First of all, the question that most interests us is not whether those who were actively homosexual before Ordination were more likely than others to become abusers, but whether those with same-sex attraction were more likely to become abusers. Secondly, it can’t be assumed that all priests who told an interviewer they didn’t engage in sodomy before Ordination were being truthful. Thirdly, even among those were truthful in telling the interviewer that, some were very likely just biding their time prior to Ordination, that is, remaining continent in seminary because of limited access to minors and/or fear of discovery and expulsion, but eventually becoming abusers after Ordination.

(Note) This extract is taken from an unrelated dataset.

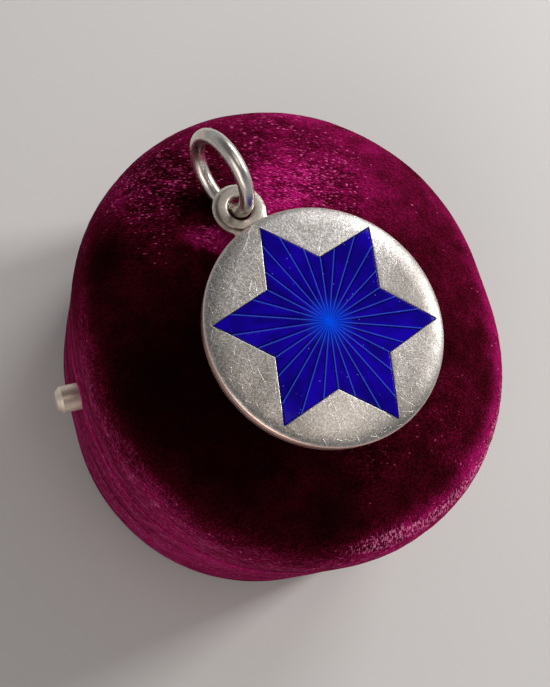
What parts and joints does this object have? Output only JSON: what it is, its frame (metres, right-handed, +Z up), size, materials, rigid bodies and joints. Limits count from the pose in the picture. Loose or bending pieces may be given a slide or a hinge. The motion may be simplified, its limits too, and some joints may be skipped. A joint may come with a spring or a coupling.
{
  "type": "star pendant on a velvet jewellery box",
  "caption": "Round silver pendant with a blue enamelled star and rays, eye and loose jump ring, lying on the hinged, domed lid of a small velvet box with a push button.",
  "frame": {"origin": "centre of the box's flat underside", "axes": "+Z up through the lid and the pendant, -Y towards the box's push button, +Y towards its hinge, +X along the box's longer side"},
  "size_m": [0.0544, 0.0543, 0.0422],
  "materials": {
    "velvet_base": "magenta-crimson velvet over board",
    "velvet_lid": "magenta-crimson velvet over a padded board",
    "hinge_metal": "plain rolled brass",
    "button_metal": "worn, polished pale brass",
    "silver_case": "satin silver with fine scratches",
    "silver_front": "satin silver with fine scratches and some tarnish",
    "blue_enamel": "glossy cobalt enamel over engraved rays",
    "silver_ring": "worn, polished silver"
  },
  "bodies": {
    "box_base": {"base": "velvet_base", "push_button": "button_metal", "hinge_base": "hinge_metal"},
    "box_lid": {"lid": "velvet_lid", "hinge_lid": "hinge_metal", "back_case": "silver_case", "front_plate": "silver_front", "enamel_star": "blue_enamel", "jump_ring": "silver_ring"}
  },
  "joints": [
    {"name": "lid_hinge", "type": "hinge", "parent": "box_base", "child": "box_lid", "pos_m": [0, 0.0258, 0.0179], "axis": [-1, 0, 0], "range_deg": [0, 95]}
  ]
}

Finally, only a small sampling of all the thousands of priests under survey could have been interviewed. (Many were already deceased.)

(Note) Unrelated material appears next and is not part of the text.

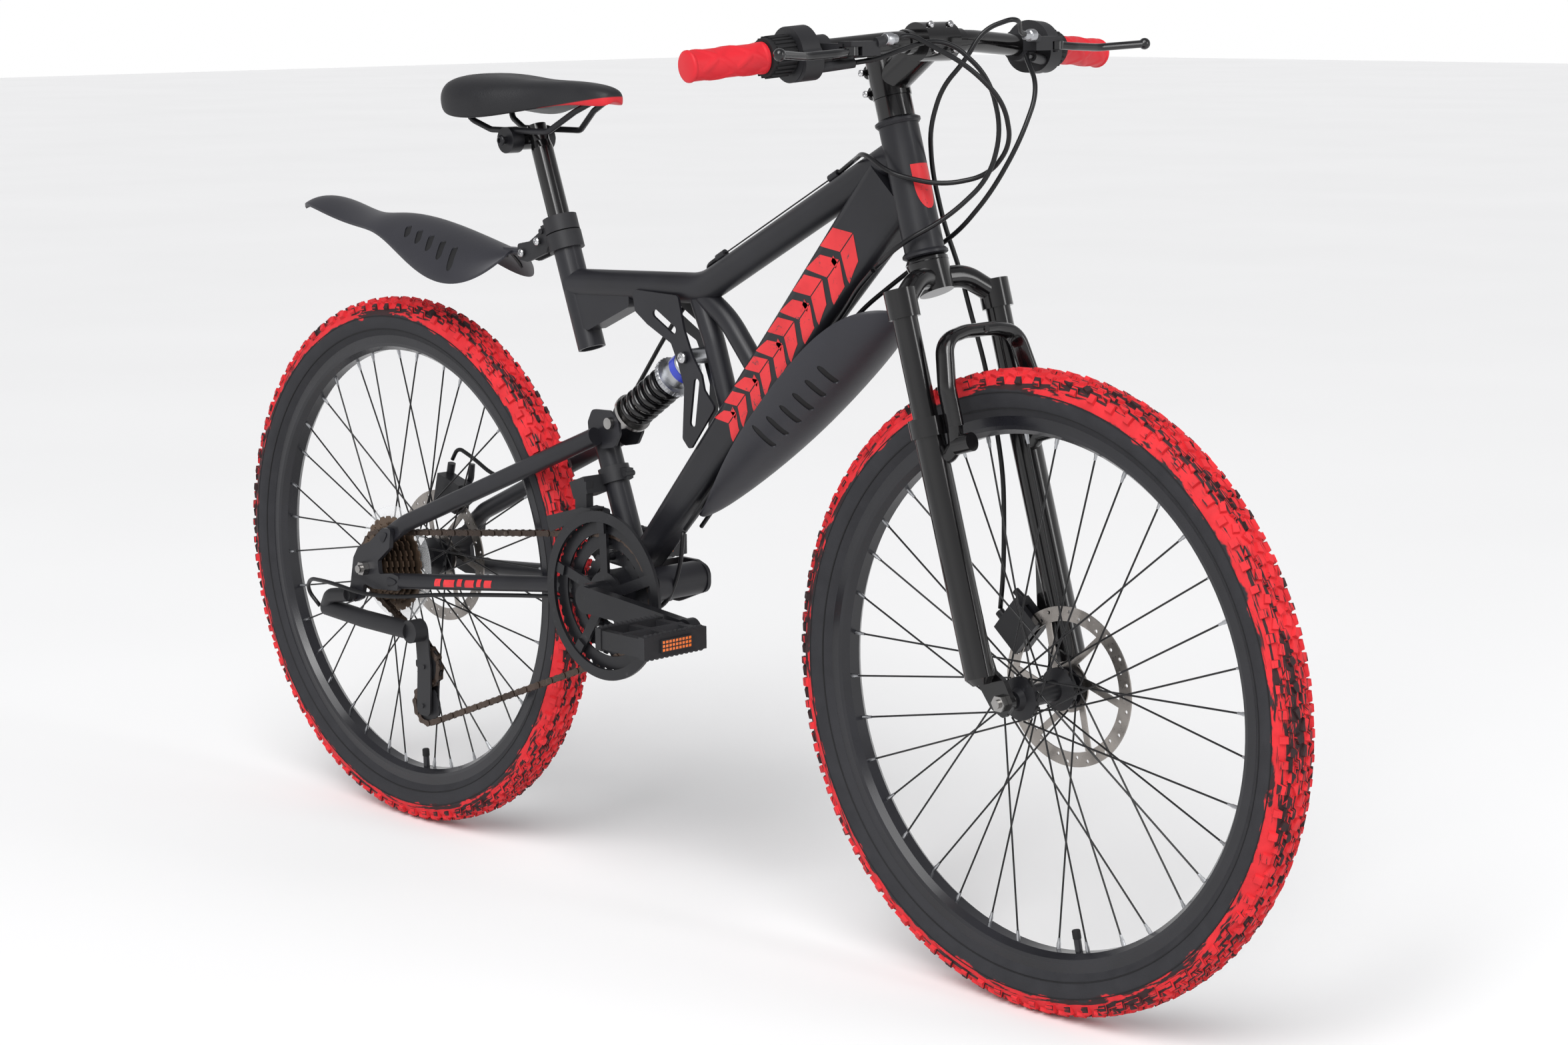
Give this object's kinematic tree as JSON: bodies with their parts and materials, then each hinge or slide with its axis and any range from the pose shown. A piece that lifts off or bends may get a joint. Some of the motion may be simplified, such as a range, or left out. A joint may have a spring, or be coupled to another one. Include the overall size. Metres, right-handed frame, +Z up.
{
  "type": "mountain bike",
  "caption": "Full-suspension mountain bike with monocoque-style tubing, coil shock, telescopic fork, disc brakes, mudguards and twist shifters.",
  "frame": {"origin": "on the ground, midway between the two wheel hubs, in the wheels' middle plane", "axes": "+X forward, +Y to the rider's left, +Z up"},
  "size_m": [1.682, 0.5972, 0.9894],
  "materials": {
    "satin_black": "satin",
    "gloss_black": "gloss",
    "black_plastic": "matte",
    "cable_black": "satin",
    "saddle_black": "matte",
    "steel_black": "satin",
    "lever_black": "gloss",
    "grip_red": "matte",
    "tyre_red": "matte",
    "rim_black": "satin",
    "spoke_black": "satin",
    "bright_steel": "brushed",
    "silver": "satin",
    "chain_brown": "worn",
    "clear_plastic": "clear"
  },
  "bodies": {
    "frame": {"head_tube": "satin_black", "top_tube": "satin_black", "down_tube": "satin_black", "seat_tube": "satin_black", "frame_struts": "satin_black", "shock_mount": "satin_black", "down_tube_fender": "black_plastic", "fender_bracket": "black_plastic", "frame_cables": "cable_black"},
    "rear_fender": {"rear_fender": "black_plastic"},
    "seat_post": {"seatpost": "gloss_black"},
    "saddle": {"saddle_rails": "steel_black", "saddle_pad": "saddle_black"},
    "steering": {"fork_crown": "gloss_black", "stanchions": "gloss_black", "stem": "gloss_black", "handlebar": "gloss_black", "grips": "grip_red", "control_mounts": "black_plastic", "control_cables": "cable_black"},
    "twist_right": {"twist_grip_right": "black_plastic"},
    "twist_left": {"twist_grip_left": "black_plastic"},
    "lever_right": {"brake_lever_right": "lever_black"},
    "lever_left": {"brake_lever_left": "lever_black"},
    "fork_slider": {"fork_lowers": "gloss_black", "front_axle": "bright_steel", "front_caliper": "steel_black", "front_brake_hose": "cable_black"},
    "front_wheel": {"front_tyre": "tyre_red", "front_rim": "rim_black", "front_spokes": "spoke_black", "front_hub": "steel_black", "front_rotor": "bright_steel"},
    "swingarm": {"swing_seat_tube": "satin_black", "shock_ears": "satin_black", "chainstays": "satin_black", "seatstays": "satin_black", "suspension_bolts": "bright_steel", "rear_axle": "bright_steel", "rear_caliper": "steel_black", "rear_derailleur": "black_plastic", "front_derailleur": "black_plastic", "chain": "chain_brown", "swing_cables": "cable_black"},
    "shock": {"shock_body": "silver"},
    "shock_rod": {"shock_shaft": "bright_steel", "shock_spring": "steel_black"},
    "crankset": {"crank_arms": "steel_black", "chainrings": "steel_black"},
    "pedal_r": {"pedal_right": "black_plastic"},
    "pedal_l": {"pedal_left": "black_plastic"},
    "freewheel": {"freewheel": "chain_brown"},
    "rear_wheel": {"rear_tyre": "tyre_red", "rear_rim": "rim_black", "rear_spokes": "spoke_black", "rear_hub": "steel_black", "rear_rotor": "bright_steel", "spoke_guard": "clear_plastic"},
    "pulley_guide": {"guide_pulley": "black_plastic"},
    "pulley_tension": {"tension_pulley": "black_plastic"}
  },
  "joints": [
    {"name": "steering_turn", "type": "hinge", "parent": "frame", "child": "steering", "pos_m": [0.3582, 0, 0.7516], "axis": [-0.2823, 0, 0.9593], "range_deg": [-45, 45], "deforming": ["control_cables"]},
    {"name": "fork_compression", "type": "slide", "parent": "steering", "child": "fork_slider", "axis": [-0.2823, 0, 0.9593], "range_m": [0, 0.04], "stiffness_N_per_m": 9000, "springref_m": -0.01, "deforming": ["front_brake_hose"]},
    {"name": "front_wheel_spin", "type": "hinge", "parent": "fork_slider", "child": "front_wheel", "pos_m": [0.515, 0, 0.326], "axis": [0, 1, 0], "continuous": true},
    {"name": "twist_right_turn", "type": "hinge", "parent": "steering", "child": "twist_right", "pos_m": [0.34398, -0.2, 0.95502], "axis": [-0.1483, -0.9861, -0.0744], "range_deg": [-50, 50]},
    {"name": "twist_left_turn", "type": "hinge", "parent": "steering", "child": "twist_left", "pos_m": [0.34398, 0.2, 0.95502], "axis": [-0.1483, 0.9861, -0.0744], "range_deg": [-35, 35]},
    {"name": "brake_pull_right", "type": "hinge", "parent": "steering", "child": "lever_right", "pos_m": [0.3998, -0.148, 0.95894], "axis": [0, 0, -1], "range_deg": [0, 20], "stiffness_Nm_per_rad": 2, "springref_deg": -11.46},
    {"name": "brake_pull_left", "type": "hinge", "parent": "steering", "child": "lever_left", "pos_m": [0.3998, 0.148, 0.95894], "axis": [0, 0, 1], "range_deg": [0, 20], "stiffness_Nm_per_rad": 2, "springref_deg": -11.46},
    {"name": "rear_suspension", "type": "hinge", "parent": "frame", "child": "swingarm", "pos_m": [-0.032, 0, 0.365], "axis": [0, 1, 0], "range_deg": [0, 8.5], "deforming": ["swing_cables"]},
    {"name": "shock_swing", "type": "hinge", "parent": "frame", "child": "shock", "pos_m": [0.014, 0, 0.623], "axis": [0, 1, 0], "range_deg": [-3, 0.2]},
    {"name": "shock_stroke", "type": "slide", "parent": "shock", "child": "shock_rod", "axis": [0.8331, 0, 0.5532], "range_m": [0, 0.028], "deforming": ["shock_spring"]},
    {"name": "crank_spin", "type": "hinge", "parent": "swingarm", "child": "crankset", "pos_m": [-0.083, 0, 0.35], "axis": [0, 1, 0], "continuous": true},
    {"name": "pedal_right_spin", "type": "hinge", "parent": "crankset", "child": "pedal_r", "pos_m": [0.08668, -0.138, 0.33962], "axis": [0, 1, 0], "continuous": true},
    {"name": "pedal_left_spin", "type": "hinge", "parent": "crankset", "child": "pedal_l", "pos_m": [-0.25268, 0.138, 0.36038], "axis": [0, 1, 0], "continuous": true},
    {"name": "freewheel_spin", "type": "hinge", "parent": "swingarm", "child": "freewheel", "pos_m": [-0.515, 0, 0.326], "axis": [0, 1, 0], "continuous": true},
    {"name": "rear_wheel_spin", "type": "hinge", "parent": "swingarm", "child": "rear_wheel", "pos_m": [-0.515, 0, 0.326], "axis": [0, 1, 0], "continuous": true},
    {"name": "guide_pulley_spin", "type": "hinge", "parent": "swingarm", "child": "pulley_guide", "pos_m": [-0.428, -0.0475, 0.213], "axis": [0, 1, 0], "continuous": true},
    {"name": "tension_pulley_spin", "type": "hinge", "parent": "swingarm", "child": "pulley_tension", "pos_m": [-0.432, -0.0475, 0.164], "axis": [0, 1, 0], "continuous": true},
    {"name": "seat_height", "type": "slide", "parent": "frame", "child": "seat_post", "axis": [-0.3444, 0, 0.9388], "range_m": [-0.05, 0.06]},
    {"name": "saddle_tilt", "type": "hinge", "parent": "seat_post", "child": "saddle", "pos_m": [-0.276, 0, 0.85], "axis": [0, 1, 0], "range_deg": [-10, 10]},
    {"name": "fender_tilt", "type": "hinge", "parent": "frame", "child": "rear_fender", "pos_m": [-0.274, 0, 0.72], "axis": [0, 1, 0], "range_deg": [0, 20]}
  ],
  "couplings": [
    {"joint": "shock_swing", "follows": "rear_suspension", "ratio": -0.3278},
    {"joint": "shock_stroke", "follows": "rear_suspension", "m_per_rad": 0.18576},
    {"joint": "freewheel_spin", "follows": "crank_spin", "ratio": 1.7},
    {"joint": "guide_pulley_spin", "follows": "crank_spin", "ratio": -3.0909},
    {"joint": "tension_pulley_spin", "follows": "crank_spin", "ratio": 3.0909}
  ]
}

Now, let’s compare this with the “hard” evidence. First, all the abuser priests whose 11-17-year-old victims were male were, by definition, same-sex attracted (either homosexual or bisexual). And, remember, these boys made up 85 percent of all victims in this age group. It follows from this that since John Jay found about 3.5 percent of all U.S. priests from 1950 to 2002 abused minors in that age group, about 3 percent of all U.S. priests abused boys in that age group. And about what percentage of all same-sex attracted priests did that represent?
In the only serious statistical survey that I have seen from that period — a 2002 Los Angeles Times questionnaire returned (anonymously) by over a thousand U.S. priests — 21 percent of respondents said they were same-sex attracted: either homosexual (14 percent) or bisexual (7 percent). (5) On that basis, a reasonable estimate would be that the homosexually abusive 3 percent constituted roughly one-seventh (14 percent) of all American same-sex attracted priests during the period under study. Now, if we assume that all the 0.5 percent of U.S. priests who abused girls aged 11-17 were among the 79 percent who described themselves as heterosexual, (6) that means roughly 0.63 percent of all heterosexual priests — only about 1 in 160 — abused girls in that age-group.

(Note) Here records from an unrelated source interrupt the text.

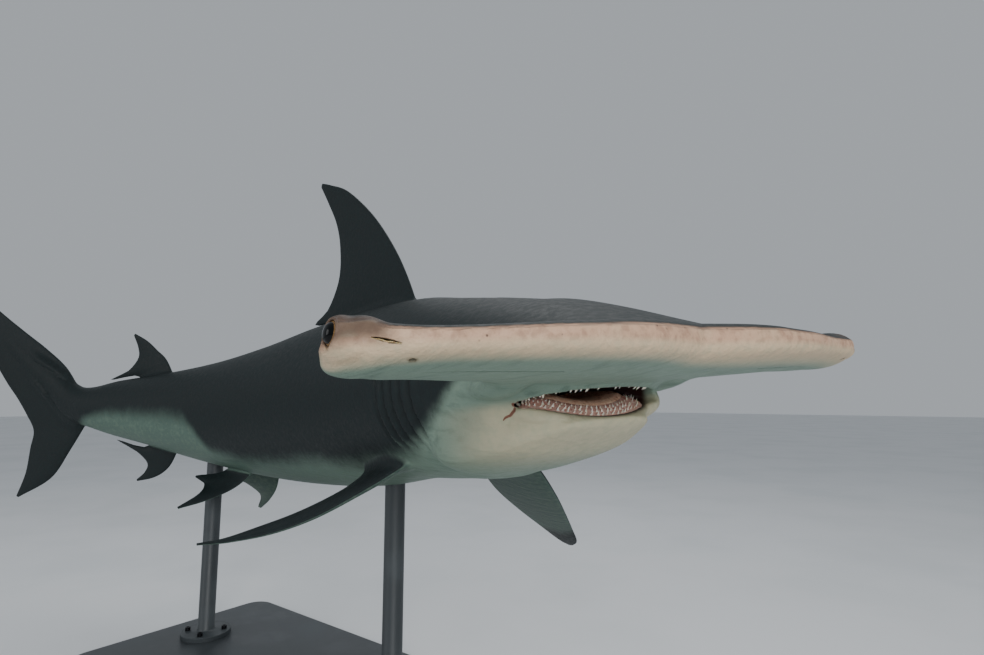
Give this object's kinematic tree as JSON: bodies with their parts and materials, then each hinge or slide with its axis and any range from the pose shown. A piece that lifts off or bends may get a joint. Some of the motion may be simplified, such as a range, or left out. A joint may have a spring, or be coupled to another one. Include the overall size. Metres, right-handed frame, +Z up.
{
  "type": "great hammerhead shark model on a display stand",
  "caption": "Life-size still model of a great hammerhead shark, bent in a swimming turn with its mouth a little open, held by rods above a flat display base.",
  "frame": {"origin": "centre of the display base's underside, on the floor", "axes": "+X towards the head along the middle of the body, +Y to the animal's left, +Z up"},
  "size_m": [3.2329, 1.2068, 1.4529],
  "materials": {
    "skin": "satin shark skin, dark grey-green above and cream below",
    "fin_skin": "satin shark skin on the fins",
    "eye": "wet glossy eye",
    "stand_steel": "satin dark grey powder coat"
  },
  "bodies": {
    "root": {"head": "skin", "lower_jaw": "skin", "neck": "skin", "torso": "skin", "hind_body": "skin", "tail_stalk": "skin", "caudal_fin": "fin_skin", "first_dorsal_fin": "fin_skin", "second_dorsal_fin": "fin_skin", "anal_fin": "fin_skin", "pectoral_fin_right": "fin_skin", "pectoral_fin_left": "fin_skin", "pelvic_fin_right": "fin_skin", "pelvic_fin_left": "fin_skin", "eye_right": "eye", "eye_left": "eye", "stand_base": "stand_steel", "stand_rod_front": "stand_steel", "stand_rod_rear": "stand_steel"}
  },
  "joints": []
}
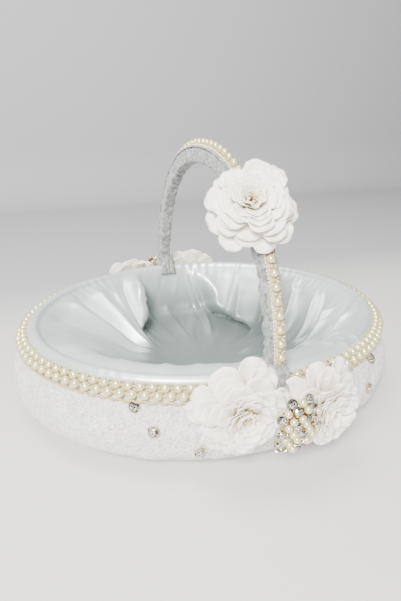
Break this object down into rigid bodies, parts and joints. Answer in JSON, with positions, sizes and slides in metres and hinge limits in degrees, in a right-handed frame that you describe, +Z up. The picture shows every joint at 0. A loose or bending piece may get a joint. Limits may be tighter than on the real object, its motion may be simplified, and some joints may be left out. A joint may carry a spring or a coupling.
{
  "type": "flower girl basket",
  "caption": "Padded oval basket with a fixed arched handle, gathered satin lining, pearl rows, fabric flowers, brooches and rhinestones.",
  "frame": {"origin": "centre of the flat underside, on the table", "axes": "+Z up, X along the oval's long axis, -Y towards the decorated front that faces the viewer"},
  "size_m": [0.2808, 0.291, 0.1798],
  "materials": {
    "velvet": "short-pile ivory velvet, matt",
    "satin": "silver-white satin with a soft sheen",
    "pearl": "glossy cream imitation pearl",
    "braid": "gold-cream woven tape",
    "board": "stiff pressed board, matt, covered",
    "foam": "soft wadding, matt, covered",
    "felt": "off-white felt, matt",
    "wood": "plain, covered",
    "petal": "ivory chiffon with heat-curled edges, soft satin",
    "stamen": "gold-brown threads with pearl tips",
    "gold": "pale gold plating, polished",
    "crystal": "clear faceted rhinestone"
  },
  "bodies": {
    "root": {"back_brooch_cluster": "pearl", "back_brooch_plate": "gold", "back_left_flower_backing": "felt", "back_left_flower_inner_petals": "petal", "back_left_flower_middle_petals": "petal", "back_left_flower_outer_petals": "petal", "back_left_flower_stamens": "stamen", "back_rhinestone_1": "crystal", "back_rhinestone_2": "crystal", "back_rhinestone_3": "crystal", "back_rhinestone_4": "crystal", "back_rhinestone_5": "crystal", "back_right_flower_backing": "felt", "back_right_flower_inner_petals": "petal", "back_right_flower_middle_petals": "petal", "back_right_flower_outer_petals": "petal", "back_right_flower_stamens": "stamen", "base_board": "board", "base_cover": "felt", "basket_form": "board", "floor_pad": "foam", "foam_padding": "foam", "foot_wrap_back": "velvet", "foot_wrap_front": "velvet", "front_brooch_cluster": "pearl", "front_brooch_plate": "gold", "front_left_flower_backing": "felt", "front_left_flower_inner_petals": "petal", "front_left_flower_middle_petals": "petal", "front_left_flower_outer_petals": "petal", "front_left_flower_stamens": "stamen", "front_rhinestone_1": "crystal", "front_rhinestone_2": "crystal", "front_rhinestone_3": "crystal", "front_rhinestone_4": "crystal", "front_rhinestone_5": "crystal", "front_right_flower_backing": "felt", "front_right_flower_inner_petals": "petal", "front_right_flower_middle_petals": "petal", "front_right_flower_outer_petals": "petal", "front_right_flower_stamens": "stamen", "handle_core": "wood", "handle_flower_backing": "felt", "handle_flower_inner_petals": "petal", "handle_flower_middle_petals": "petal", "handle_flower_outer_petals": "petal", "handle_flower_stamens": "stamen", "handle_pearls": "pearl", "handle_seed_left": "pearl", "handle_seed_right": "pearl", "handle_sleeve": "velvet", "handle_tape": "braid", "lining_band": "satin", "pearl_row_lower": "pearl", "pearl_row_upper": "pearl", "pearl_tape": "braid", "rim_hoop": "wood", "satin_lining": "satin", "velvet_cover": "velvet"}
  },
  "joints": []
}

In short, the hard evidence shows that a massively higher proportion of same-sex attracted priests than heterosexual priests were abusers of minors aged between 11 and 17: about 1 in 7 of the former group compared with 1 in 160 of the latter. In other words, priests with homosexual or bisexual inclinations were about 23 times more likely than heterosexual priests to abuse pubescent and post-pubescent minors.
Objection 1: “But the above statistics still show that the overwhelming majority (86 percent) of same-sex attracted priests were not abusers.” Sure, and the overwhelming majority of DWI drivers (driving with illegally high levels of alcohol) do not cause lethal road accidents. But given the high percentage of lethal road accidents that do involve DWI drivers, nobody would be crazy enough to say that DWI is simply irrelevant to that problem.
Likewise, given that the vast majority of clerical acts abusing adolescents have been committed by homosexual or bisexual priests, isn’t it crazy to suggest that their sexual predilections have been simply irrelevant to the abuse problem?
Objection 2: “The principal cause of the abuse crisis has been clericalism.” (That’s what Pope Francis and some other prelates tell us.) The word, in this context, means an attitude of aloofness or superiority on the part of those priests and bishops who don’t take the rights and concerns of the laity seriously enough. It may well have been a significant cause of ignoring or covering up abuse allegations.
But where’s the evidence that it’s a leading cause of sexual abuse itself? Clericalism, like the poor, we always have with us: It’s a problem that’s been around for centuries. And no one has offered any evidence that clericalism surged suddenly in the same decades after Vatican II when abuse of minors soared to epidemic proportions.
Objection 3: “The much higher percentage of boys than girls who were abused was due mainly to the greater availability of boys before altar girls became common in the mid-’90s. The John Jay researchers found that from 1995 to 2002 female abuse victims rose from 17 percent of the total in the preceding decade to 38 percent, while male victims dropped from 83 percent to 62 percent.” (7)
Yes, but remember: The whole purpose of the “availability” argument is to convince us that if boys and girls are equally accessible to Catholic clergy, priests with same-sex-attraction are no more likely than their “straight” colleagues to abuse adolescents. But these figures actually refute that argument. For if it were valid, we’d expect to find that, given “equal access,” only about 21 percent of all teenage abuse victims would be male, because (as we noted above) that’s the approximate percentage of same-sex attracted U.S. priests during that period. But the real percentage of male victims was about three times higher than that.
Clerical sexual abuse of minors in the U.S. has declined dramatically over the last two decades, thanks largely to the much stricter surveillance introduced by the 2002 Dallas Charter. But the evidence shows that when that abuse happens, same-sex attraction has a lot to do with it.
Moreover, Dallas not only left bishops largely unaccountable; it left young adults such as seminarians vulnerable to homosexual harassment by superiors such as Theodore McCarrick, and signally failed to address the scandal of “consensual” adult sodomy among Catholic clergy. That disgraceful vice is clearly still rampant from the Vatican on down. Widespread clerical homosexuality must be recognized and dealt by our leaders as the grave problem it is.


1. Report of the John Jay College of Criminal Justice, “The Causes and Context of Sexual Abuse of Minors by Catholic Priests in the United States, 1950-2010” (published in 2011, referred to hereafter as “JJ report”).
2. JJ report, p. 11, Figure 1:4, “Victims by age and gender.”
3. Cf. JJ report, pp. 69-74. For a detailed account of how the militant homosexual movement overturned the American Psychiatric Association’s longstanding position by a combination of inside manipulation and outside intimidation, see William Dannemeyer, Shadow in the Land: Homosexuality in America (San Francisco: Ignatius Press, 1989), pp. 24-39, “The Storming of the APA.”
4. Cf. JJ report, p. 62.
5. See the present writer’s commentary on this survey in: “The Clergy and the Culture Wars,” Culture Wars, volume 22, n. 3, February 2003, pp. 6-19.
6. In reality, some of these girls were probably victims of bisexual priests.